What to keep in mind is that $3000 is not necessarily static. The government, in the future, could determine that it should be $6000. If you have shoved all your employees off on the government then you face a tough road.
And the fact that government can mess around with the size of the penalties arbitrarily adds to business uncertainty, especially when hiring new people. This would well be one of the reasons why private sector employment growth is so low right now. It’s hard to hire people when you can’t predict what they are going to cost you.
Which is why a one-payer UHC would help…right? Get Business out of health care providing.

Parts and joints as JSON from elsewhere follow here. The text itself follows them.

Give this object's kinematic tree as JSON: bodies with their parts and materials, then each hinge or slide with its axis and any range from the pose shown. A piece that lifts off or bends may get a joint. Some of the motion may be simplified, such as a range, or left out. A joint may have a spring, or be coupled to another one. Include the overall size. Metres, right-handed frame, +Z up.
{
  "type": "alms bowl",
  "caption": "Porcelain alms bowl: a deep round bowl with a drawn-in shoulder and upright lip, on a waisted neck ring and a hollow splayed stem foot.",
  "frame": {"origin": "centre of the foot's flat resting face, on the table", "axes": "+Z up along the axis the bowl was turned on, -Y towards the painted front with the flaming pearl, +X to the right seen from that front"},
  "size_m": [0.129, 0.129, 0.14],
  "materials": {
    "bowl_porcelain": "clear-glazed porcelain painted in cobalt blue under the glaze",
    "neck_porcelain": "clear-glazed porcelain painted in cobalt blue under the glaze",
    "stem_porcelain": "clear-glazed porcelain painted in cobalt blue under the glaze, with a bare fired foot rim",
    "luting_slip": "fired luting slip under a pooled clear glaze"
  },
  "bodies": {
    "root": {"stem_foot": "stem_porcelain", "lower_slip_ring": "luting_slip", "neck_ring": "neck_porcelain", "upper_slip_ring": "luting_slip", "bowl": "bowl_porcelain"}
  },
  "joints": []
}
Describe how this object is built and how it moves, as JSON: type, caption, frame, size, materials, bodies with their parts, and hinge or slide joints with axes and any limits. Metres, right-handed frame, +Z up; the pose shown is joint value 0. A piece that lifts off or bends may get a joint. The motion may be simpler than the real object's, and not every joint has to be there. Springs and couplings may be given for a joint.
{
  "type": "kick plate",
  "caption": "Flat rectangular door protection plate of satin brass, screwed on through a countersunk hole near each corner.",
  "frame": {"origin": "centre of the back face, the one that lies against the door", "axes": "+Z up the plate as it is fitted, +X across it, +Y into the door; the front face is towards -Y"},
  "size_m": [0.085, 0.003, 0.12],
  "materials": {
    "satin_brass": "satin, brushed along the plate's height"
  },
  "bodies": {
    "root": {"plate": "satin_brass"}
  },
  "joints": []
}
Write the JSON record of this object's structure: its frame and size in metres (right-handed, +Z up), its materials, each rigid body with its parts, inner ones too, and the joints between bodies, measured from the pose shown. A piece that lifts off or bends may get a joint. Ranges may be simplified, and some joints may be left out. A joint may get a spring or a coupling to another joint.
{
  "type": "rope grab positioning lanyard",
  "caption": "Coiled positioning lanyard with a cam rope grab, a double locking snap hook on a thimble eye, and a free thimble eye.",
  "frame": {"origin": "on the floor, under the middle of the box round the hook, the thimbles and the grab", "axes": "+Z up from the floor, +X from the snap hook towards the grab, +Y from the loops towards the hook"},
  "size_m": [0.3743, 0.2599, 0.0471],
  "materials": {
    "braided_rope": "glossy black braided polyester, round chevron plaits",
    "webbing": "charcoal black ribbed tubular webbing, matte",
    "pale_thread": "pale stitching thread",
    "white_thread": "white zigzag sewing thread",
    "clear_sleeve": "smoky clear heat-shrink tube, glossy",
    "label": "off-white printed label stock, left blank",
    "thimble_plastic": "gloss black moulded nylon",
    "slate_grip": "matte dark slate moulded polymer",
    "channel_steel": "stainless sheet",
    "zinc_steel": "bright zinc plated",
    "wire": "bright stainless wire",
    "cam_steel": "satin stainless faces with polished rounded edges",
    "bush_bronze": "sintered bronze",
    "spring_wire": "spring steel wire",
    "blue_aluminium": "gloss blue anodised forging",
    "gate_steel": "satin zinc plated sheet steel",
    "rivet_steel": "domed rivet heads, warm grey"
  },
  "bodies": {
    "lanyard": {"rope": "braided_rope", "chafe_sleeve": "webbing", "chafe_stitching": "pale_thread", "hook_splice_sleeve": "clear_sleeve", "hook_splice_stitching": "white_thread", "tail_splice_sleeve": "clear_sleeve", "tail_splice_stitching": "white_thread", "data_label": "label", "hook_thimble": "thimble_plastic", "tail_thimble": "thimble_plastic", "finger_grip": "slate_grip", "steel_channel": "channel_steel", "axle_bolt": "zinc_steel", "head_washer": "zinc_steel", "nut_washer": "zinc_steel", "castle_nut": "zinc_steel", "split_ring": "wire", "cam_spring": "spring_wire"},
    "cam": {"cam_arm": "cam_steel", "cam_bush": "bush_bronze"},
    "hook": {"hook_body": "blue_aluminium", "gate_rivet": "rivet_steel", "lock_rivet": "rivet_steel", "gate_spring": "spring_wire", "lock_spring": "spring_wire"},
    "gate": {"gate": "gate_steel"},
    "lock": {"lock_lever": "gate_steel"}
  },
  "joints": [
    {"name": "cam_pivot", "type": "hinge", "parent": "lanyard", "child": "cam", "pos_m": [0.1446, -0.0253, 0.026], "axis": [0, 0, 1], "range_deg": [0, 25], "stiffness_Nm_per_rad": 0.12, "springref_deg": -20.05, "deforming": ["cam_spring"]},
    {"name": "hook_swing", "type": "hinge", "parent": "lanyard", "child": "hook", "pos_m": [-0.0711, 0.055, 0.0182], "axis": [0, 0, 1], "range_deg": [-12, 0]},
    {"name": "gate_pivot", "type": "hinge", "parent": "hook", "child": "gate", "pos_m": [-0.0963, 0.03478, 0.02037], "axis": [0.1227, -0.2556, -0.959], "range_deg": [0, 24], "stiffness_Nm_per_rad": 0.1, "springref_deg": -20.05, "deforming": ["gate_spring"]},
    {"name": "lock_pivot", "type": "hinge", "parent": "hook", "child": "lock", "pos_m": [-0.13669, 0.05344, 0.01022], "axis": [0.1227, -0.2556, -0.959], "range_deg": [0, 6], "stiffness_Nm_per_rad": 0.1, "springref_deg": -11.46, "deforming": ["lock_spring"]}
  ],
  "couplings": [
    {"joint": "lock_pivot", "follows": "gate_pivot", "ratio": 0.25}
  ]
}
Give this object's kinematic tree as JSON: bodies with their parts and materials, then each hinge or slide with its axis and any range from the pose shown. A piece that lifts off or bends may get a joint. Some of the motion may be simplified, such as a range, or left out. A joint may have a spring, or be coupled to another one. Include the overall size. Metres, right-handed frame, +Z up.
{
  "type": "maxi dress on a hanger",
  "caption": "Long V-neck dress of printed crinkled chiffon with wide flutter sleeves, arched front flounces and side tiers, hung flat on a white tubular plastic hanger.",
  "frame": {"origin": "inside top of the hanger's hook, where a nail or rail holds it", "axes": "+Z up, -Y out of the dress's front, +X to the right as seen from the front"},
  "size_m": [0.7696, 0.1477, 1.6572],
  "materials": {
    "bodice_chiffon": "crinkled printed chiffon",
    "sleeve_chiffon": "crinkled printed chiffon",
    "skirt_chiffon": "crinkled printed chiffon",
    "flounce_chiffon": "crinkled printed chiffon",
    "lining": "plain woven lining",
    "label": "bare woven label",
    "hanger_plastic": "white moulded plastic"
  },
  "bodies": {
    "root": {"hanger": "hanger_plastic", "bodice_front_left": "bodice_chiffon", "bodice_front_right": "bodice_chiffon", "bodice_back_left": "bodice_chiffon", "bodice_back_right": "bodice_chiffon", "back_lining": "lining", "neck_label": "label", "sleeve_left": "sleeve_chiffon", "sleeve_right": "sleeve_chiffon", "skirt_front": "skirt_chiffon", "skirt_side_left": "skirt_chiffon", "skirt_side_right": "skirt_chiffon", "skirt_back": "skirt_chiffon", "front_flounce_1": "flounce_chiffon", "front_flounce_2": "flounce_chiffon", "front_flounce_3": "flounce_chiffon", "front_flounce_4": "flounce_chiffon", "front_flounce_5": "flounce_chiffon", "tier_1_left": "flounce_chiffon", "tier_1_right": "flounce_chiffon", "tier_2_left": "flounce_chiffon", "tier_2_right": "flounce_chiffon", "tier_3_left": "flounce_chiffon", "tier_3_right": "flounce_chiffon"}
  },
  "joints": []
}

The Heritage Foundation, your source of knowledge and posts on this board, actually proposed a health plan very very similar to Obamacare a few years ago. Don’t you think it’s a little bit hypocritical for Heritage/you to be criticising the same thing they were advocating a few years ago? And surely there must be a better talking point for you on their website than “healthcare costs are affecting hiring”? You don’t think hiring is lousy due to the fact we just went through the biggest financial meltdown in history and companies currently with massive excess capacity are waiting for demand to pick up before they hire anybody new? Surely the Heritage Foundation/you can do better than this?
In other words, it is a lie.
Assuming there are such “purveyors of food”. In general, major players in the same industry tend to have roughly comparable salary and benefit structures, for competitive reasons.
True.
My point was just that a) it will cost some and b) that the indirect costs were overlooked in discussions of the issue at the time it was being fought.
I once heard a quote from a senator (possibly Russell Long) about politicians’ preferred tax policies: “Don’t tax you, don’t tax me, tax the feller behind the tree”.
I don’t think the public at large appreciates the extent to which taxes on employers & Big Companies are effectively taxes on themselves, so it’s a lot easier for politicians to sell the latter by structuring them as the former.